## To be done
Repeat only the lines from the line containing "0.22, 0.10), 0.85))" through the line containing "cad_parts[obj.name] = obj", both included, exactly as they stand.

## Supplied material
+ + + +

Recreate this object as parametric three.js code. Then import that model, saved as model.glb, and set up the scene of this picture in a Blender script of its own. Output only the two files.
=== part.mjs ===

+ + + +

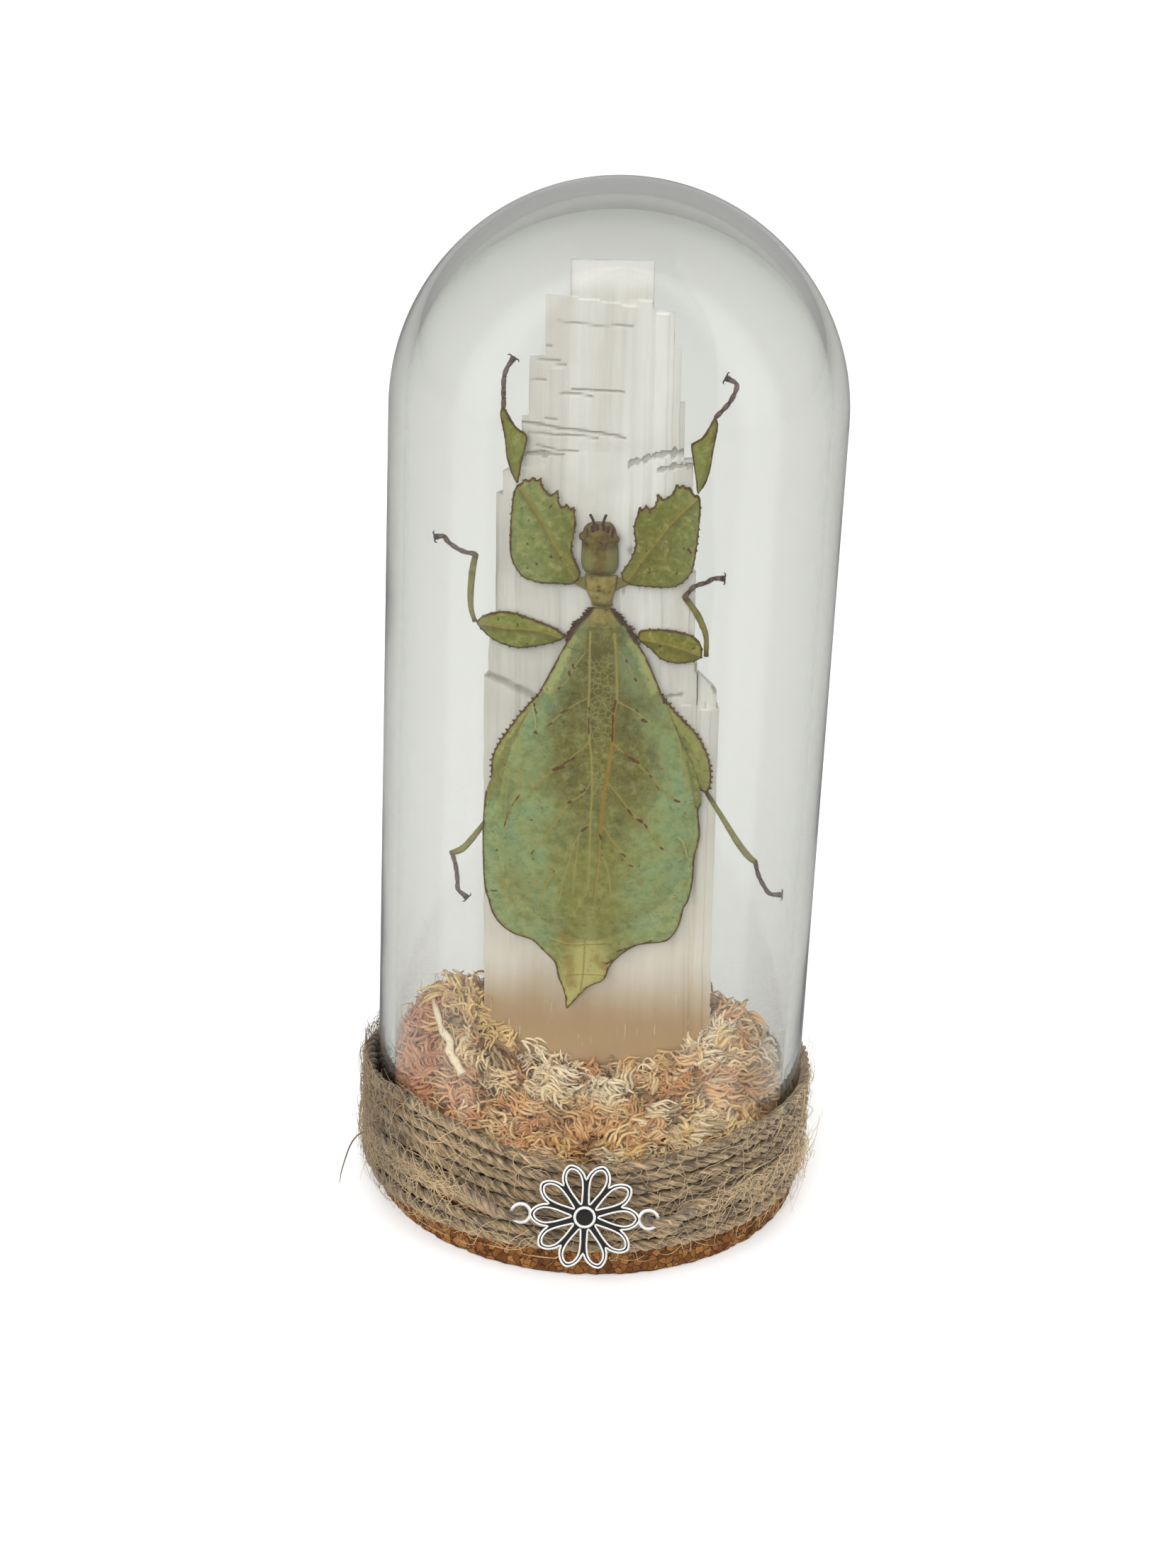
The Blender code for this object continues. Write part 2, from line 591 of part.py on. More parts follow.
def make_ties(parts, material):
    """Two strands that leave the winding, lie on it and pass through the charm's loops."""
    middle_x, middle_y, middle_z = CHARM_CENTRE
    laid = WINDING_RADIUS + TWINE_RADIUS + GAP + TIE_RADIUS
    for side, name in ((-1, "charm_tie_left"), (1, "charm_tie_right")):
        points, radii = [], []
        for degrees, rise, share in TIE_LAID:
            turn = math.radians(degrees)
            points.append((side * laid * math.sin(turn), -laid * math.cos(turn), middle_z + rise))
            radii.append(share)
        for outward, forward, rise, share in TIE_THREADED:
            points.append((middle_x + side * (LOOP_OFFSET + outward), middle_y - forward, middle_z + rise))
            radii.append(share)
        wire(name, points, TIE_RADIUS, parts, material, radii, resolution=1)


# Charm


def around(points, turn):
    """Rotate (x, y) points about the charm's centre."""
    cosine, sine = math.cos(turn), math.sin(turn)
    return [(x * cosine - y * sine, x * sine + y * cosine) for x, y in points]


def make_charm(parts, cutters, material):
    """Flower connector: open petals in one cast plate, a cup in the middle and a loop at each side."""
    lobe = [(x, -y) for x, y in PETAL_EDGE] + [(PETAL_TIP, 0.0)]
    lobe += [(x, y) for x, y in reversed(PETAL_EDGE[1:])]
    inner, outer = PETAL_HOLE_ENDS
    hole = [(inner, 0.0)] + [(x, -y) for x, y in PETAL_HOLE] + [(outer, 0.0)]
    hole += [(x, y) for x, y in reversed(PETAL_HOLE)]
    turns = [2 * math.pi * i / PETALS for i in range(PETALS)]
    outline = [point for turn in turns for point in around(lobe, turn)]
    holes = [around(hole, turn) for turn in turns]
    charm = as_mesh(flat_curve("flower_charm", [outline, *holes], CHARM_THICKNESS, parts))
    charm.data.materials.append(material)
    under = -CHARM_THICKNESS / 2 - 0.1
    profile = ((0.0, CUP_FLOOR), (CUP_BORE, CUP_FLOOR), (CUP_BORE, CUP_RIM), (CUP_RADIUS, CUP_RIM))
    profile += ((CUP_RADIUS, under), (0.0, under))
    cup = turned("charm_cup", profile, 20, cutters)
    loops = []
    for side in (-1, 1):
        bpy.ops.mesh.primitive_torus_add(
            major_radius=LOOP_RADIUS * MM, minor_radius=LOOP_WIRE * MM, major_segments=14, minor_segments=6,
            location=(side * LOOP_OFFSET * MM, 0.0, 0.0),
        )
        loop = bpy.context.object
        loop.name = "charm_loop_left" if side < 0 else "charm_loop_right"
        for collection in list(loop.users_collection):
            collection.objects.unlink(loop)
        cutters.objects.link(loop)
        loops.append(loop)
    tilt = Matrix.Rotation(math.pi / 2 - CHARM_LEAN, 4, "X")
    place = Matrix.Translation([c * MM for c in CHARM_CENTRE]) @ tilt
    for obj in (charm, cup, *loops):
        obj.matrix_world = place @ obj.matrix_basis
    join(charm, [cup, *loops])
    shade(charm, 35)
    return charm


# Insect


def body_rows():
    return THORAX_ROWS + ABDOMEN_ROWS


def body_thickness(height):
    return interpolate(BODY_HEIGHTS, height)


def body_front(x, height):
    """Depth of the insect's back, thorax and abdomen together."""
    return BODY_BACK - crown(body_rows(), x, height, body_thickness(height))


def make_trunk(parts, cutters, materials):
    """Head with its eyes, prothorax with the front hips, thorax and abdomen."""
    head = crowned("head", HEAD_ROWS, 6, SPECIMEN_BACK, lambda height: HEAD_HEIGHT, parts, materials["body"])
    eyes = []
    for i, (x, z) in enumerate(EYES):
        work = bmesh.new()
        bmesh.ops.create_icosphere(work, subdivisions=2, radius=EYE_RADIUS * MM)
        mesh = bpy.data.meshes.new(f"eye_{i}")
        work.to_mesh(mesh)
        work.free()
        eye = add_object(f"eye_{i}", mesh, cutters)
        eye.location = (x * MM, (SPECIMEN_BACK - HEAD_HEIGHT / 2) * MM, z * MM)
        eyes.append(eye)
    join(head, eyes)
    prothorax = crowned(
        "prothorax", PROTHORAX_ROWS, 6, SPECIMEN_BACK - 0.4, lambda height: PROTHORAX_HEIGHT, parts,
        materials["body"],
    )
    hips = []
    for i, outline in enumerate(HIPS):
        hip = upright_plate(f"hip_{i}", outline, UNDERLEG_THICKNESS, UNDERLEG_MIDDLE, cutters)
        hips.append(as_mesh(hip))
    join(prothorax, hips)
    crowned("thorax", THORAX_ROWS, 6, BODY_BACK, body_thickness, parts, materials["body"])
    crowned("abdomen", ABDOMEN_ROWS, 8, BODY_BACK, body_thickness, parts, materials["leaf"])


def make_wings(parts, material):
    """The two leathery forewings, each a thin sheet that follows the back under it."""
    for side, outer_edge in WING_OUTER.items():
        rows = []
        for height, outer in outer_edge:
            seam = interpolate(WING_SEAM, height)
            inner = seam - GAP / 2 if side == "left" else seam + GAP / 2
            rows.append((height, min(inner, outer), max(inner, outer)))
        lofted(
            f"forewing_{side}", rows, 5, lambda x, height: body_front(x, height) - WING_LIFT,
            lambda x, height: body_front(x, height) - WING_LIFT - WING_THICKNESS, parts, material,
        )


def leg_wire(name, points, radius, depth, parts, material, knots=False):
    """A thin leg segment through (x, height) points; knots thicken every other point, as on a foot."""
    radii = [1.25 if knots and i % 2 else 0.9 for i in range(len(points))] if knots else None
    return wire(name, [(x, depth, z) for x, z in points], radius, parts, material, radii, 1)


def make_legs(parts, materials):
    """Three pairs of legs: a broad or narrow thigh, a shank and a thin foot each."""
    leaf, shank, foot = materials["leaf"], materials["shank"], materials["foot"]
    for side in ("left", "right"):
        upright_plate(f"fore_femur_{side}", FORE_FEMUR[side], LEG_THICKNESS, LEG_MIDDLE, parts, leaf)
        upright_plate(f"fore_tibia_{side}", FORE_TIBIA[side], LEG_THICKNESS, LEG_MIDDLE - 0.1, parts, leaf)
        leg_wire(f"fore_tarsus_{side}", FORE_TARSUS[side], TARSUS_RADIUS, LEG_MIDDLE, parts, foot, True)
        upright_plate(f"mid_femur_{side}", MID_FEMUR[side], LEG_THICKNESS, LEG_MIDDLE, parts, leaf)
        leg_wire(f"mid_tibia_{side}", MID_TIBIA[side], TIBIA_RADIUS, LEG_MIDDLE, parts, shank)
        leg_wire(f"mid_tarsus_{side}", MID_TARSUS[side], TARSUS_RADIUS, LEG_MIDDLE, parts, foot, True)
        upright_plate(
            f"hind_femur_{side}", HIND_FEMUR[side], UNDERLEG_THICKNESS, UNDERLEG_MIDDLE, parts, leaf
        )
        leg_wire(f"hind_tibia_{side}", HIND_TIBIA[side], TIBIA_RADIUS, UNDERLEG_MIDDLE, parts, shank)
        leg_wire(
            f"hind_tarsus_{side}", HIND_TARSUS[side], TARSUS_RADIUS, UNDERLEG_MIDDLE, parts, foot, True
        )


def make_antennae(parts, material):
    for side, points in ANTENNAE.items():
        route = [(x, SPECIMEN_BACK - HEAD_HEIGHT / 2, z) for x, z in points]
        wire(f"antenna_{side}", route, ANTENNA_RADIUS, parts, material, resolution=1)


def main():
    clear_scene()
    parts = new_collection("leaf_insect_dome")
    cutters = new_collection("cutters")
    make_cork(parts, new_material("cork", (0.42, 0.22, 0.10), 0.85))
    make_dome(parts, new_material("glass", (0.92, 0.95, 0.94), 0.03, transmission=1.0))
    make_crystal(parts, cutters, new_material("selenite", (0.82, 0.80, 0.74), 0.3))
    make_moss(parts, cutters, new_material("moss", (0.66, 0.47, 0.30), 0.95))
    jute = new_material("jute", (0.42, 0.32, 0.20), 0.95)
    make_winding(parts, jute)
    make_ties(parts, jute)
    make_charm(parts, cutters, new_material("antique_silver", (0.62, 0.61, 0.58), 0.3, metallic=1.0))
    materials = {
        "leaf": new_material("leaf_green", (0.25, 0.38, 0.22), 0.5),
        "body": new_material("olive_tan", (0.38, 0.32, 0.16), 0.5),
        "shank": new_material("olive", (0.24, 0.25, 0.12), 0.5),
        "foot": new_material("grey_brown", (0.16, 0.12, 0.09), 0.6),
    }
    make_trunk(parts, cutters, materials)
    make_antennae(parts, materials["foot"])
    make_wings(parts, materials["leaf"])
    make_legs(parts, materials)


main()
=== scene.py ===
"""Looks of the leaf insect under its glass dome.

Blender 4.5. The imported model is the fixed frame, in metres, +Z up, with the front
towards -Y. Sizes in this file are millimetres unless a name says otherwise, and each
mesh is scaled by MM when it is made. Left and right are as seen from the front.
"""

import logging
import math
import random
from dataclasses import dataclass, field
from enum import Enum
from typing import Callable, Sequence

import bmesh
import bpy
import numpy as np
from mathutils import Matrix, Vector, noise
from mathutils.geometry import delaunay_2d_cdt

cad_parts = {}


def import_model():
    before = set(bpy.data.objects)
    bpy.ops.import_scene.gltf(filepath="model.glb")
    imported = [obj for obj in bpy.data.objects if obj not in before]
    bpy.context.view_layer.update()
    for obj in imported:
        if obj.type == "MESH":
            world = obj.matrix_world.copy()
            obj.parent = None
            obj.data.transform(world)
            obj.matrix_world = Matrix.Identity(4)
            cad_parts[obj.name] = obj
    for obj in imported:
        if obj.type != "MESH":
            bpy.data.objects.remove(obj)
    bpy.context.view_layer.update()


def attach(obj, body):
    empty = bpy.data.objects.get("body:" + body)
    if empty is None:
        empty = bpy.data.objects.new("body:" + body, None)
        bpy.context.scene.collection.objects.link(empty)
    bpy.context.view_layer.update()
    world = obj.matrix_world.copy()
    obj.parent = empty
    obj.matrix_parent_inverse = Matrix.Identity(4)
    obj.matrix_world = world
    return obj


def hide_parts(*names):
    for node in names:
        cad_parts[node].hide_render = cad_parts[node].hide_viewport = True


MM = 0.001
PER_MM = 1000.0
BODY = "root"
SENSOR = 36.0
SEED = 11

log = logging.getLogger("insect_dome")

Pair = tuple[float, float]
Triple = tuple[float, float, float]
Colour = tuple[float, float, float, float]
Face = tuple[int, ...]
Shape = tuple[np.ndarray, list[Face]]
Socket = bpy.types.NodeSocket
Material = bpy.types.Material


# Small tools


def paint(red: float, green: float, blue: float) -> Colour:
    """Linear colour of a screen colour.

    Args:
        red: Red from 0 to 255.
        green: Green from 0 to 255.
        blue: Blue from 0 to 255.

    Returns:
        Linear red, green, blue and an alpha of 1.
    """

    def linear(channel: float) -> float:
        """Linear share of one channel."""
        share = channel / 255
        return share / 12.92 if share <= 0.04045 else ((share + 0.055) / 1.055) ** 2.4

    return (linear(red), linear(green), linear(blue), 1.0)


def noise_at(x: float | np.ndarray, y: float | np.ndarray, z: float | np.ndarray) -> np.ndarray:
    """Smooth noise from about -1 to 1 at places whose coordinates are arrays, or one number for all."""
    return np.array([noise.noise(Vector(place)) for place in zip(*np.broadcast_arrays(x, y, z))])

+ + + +

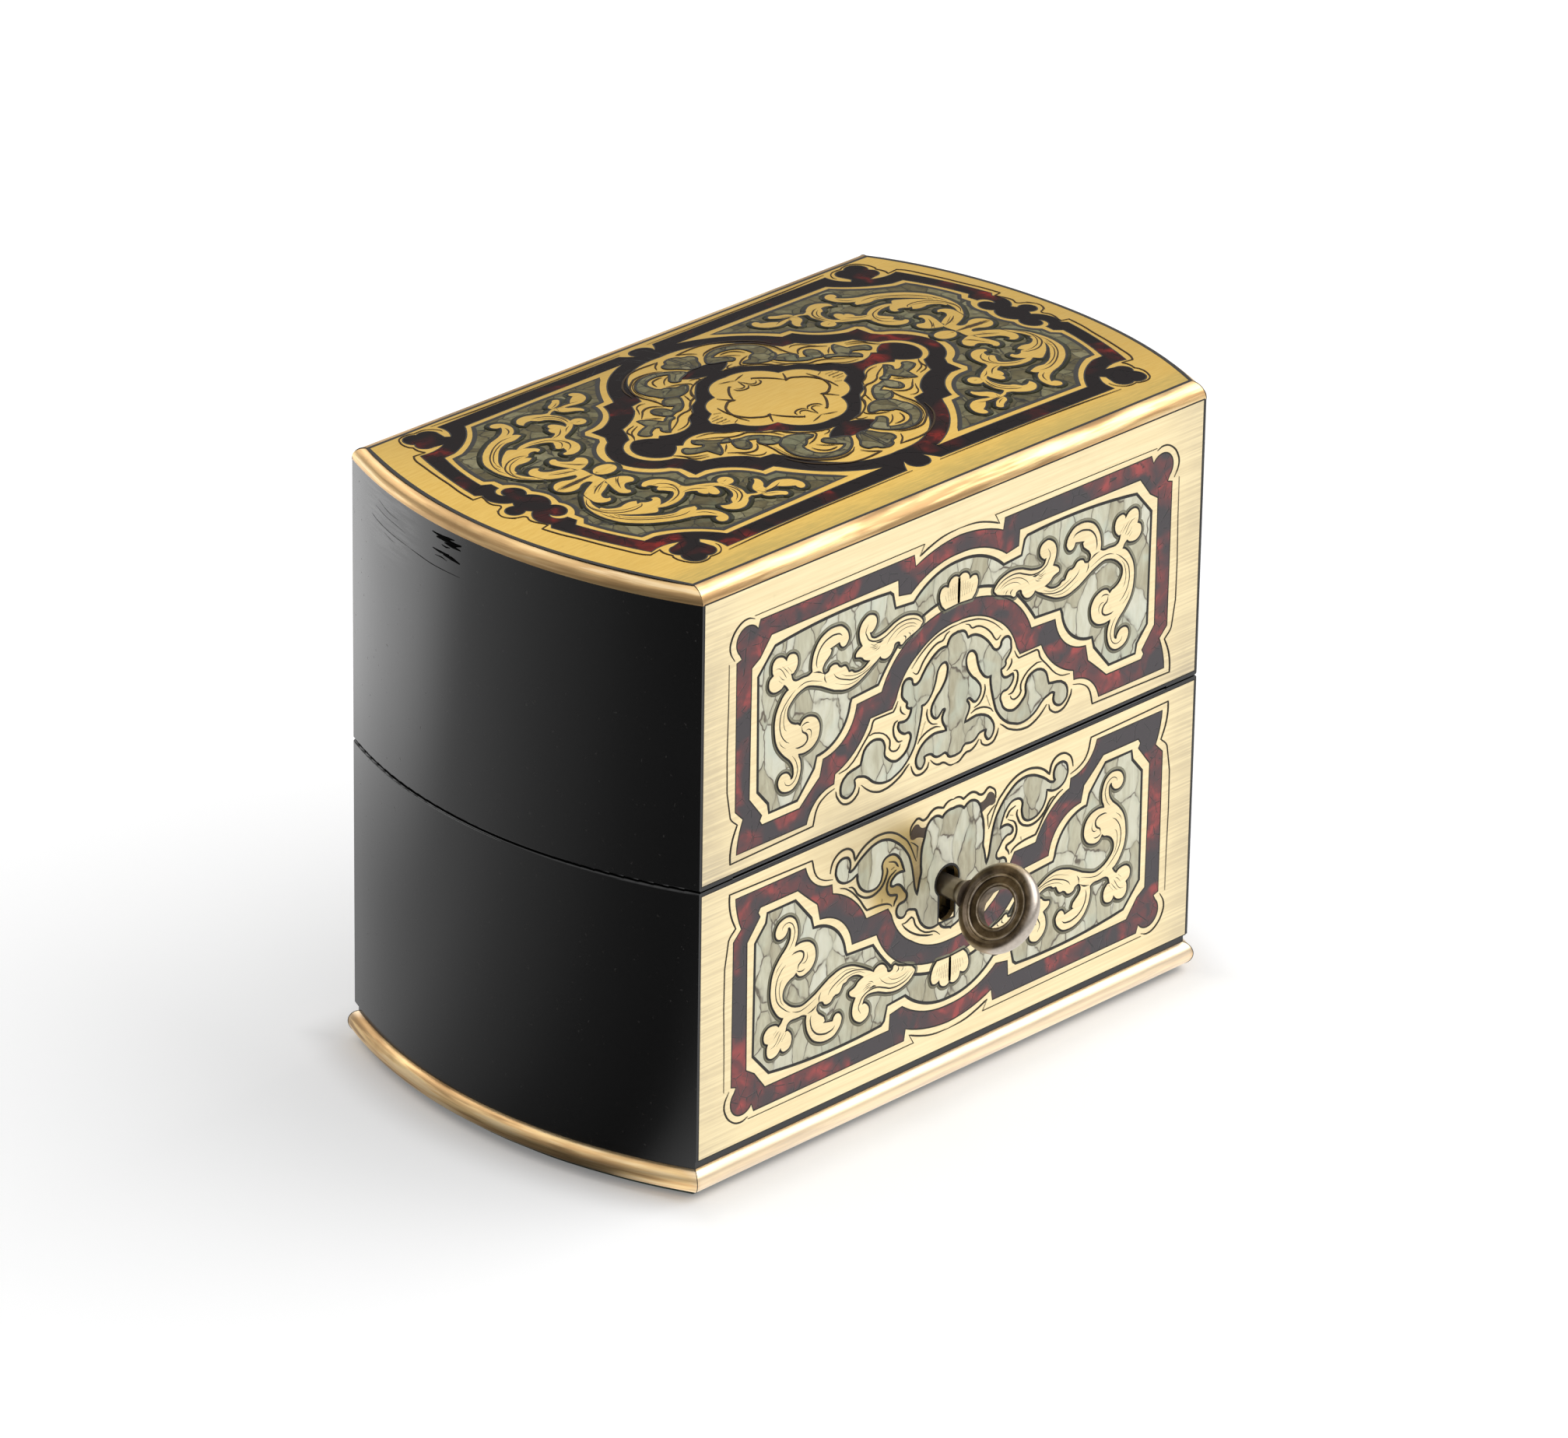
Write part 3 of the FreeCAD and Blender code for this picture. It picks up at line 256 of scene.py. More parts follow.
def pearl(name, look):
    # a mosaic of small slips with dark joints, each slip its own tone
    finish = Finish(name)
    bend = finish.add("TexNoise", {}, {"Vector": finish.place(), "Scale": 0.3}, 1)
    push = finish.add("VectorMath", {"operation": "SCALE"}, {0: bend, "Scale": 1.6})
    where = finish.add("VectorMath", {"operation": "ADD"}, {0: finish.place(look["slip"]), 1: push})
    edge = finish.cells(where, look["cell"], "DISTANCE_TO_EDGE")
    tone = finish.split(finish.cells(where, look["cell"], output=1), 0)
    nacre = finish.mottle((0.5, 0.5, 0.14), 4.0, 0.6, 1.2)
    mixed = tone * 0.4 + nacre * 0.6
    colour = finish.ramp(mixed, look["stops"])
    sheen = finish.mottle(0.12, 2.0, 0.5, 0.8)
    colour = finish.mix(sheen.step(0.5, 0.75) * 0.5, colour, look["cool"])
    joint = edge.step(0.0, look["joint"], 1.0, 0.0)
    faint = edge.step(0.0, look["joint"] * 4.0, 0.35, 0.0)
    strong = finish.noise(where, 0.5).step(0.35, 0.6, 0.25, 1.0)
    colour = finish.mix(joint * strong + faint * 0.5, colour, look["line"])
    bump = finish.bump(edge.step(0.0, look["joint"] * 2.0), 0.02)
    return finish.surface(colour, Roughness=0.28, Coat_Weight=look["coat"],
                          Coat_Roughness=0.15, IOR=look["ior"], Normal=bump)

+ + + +

## Solution to this task
    make_cork(parts, new_material("cork", (0.42, 0.22, 0.10), 0.85))
    make_dome(parts, new_material("glass", (0.92, 0.95, 0.94), 0.03, transmission=1.0))
    make_crystal(parts, cutters, new_material("selenite", (0.82, 0.80, 0.74), 0.3))
    make_moss(parts, cutters, new_material("moss", (0.66, 0.47, 0.30), 0.95))
    jute = new_material("jute", (0.42, 0.32, 0.20), 0.95)
    make_winding(parts, jute)
    make_ties(parts, jute)
    make_charm(parts, cutters, new_material("antique_silver", (0.62, 0.61, 0.58), 0.3, metallic=1.0))
    materials = {
        "leaf": new_material("leaf_green", (0.25, 0.38, 0.22), 0.5),
        "body": new_material("olive_tan", (0.38, 0.32, 0.16), 0.5),
        "shank": new_material("olive", (0.24, 0.25, 0.12), 0.5),
        "foot": new_material("grey_brown", (0.16, 0.12, 0.09), 0.6),
    }
    make_trunk(parts, cutters, materials)
    make_antennae(parts, materials["foot"])
    make_wings(parts, materials["leaf"])
    make_legs(parts, materials)


main()
=== scene.py ===
"""Looks of the leaf insect under its glass dome.

Blender 4.5. The imported model is the fixed frame, in metres, +Z up, with the front
towards -Y. Sizes in this file are millimetres unless a name says otherwise, and each
mesh is scaled by MM when it is made. Left and right are as seen from the front.
"""

import logging
import math
import random
from dataclasses import dataclass, field
from enum import Enum
from typing import Callable, Sequence

import bmesh
import bpy
import numpy as np
from mathutils import Matrix, Vector, noise
from mathutils.geometry import delaunay_2d_cdt

cad_parts = {}


def import_model():
    before = set(bpy.data.objects)
    bpy.ops.import_scene.gltf(filepath="model.glb")
    imported = [obj for obj in bpy.data.objects if obj not in before]
    bpy.context.view_layer.update()
    for obj in imported:
        if obj.type == "MESH":
            world = obj.matrix_world.copy()
            obj.parent = None
            obj.data.transform(world)
            obj.matrix_world = Matrix.Identity(4)
            cad_parts[obj.name] = obj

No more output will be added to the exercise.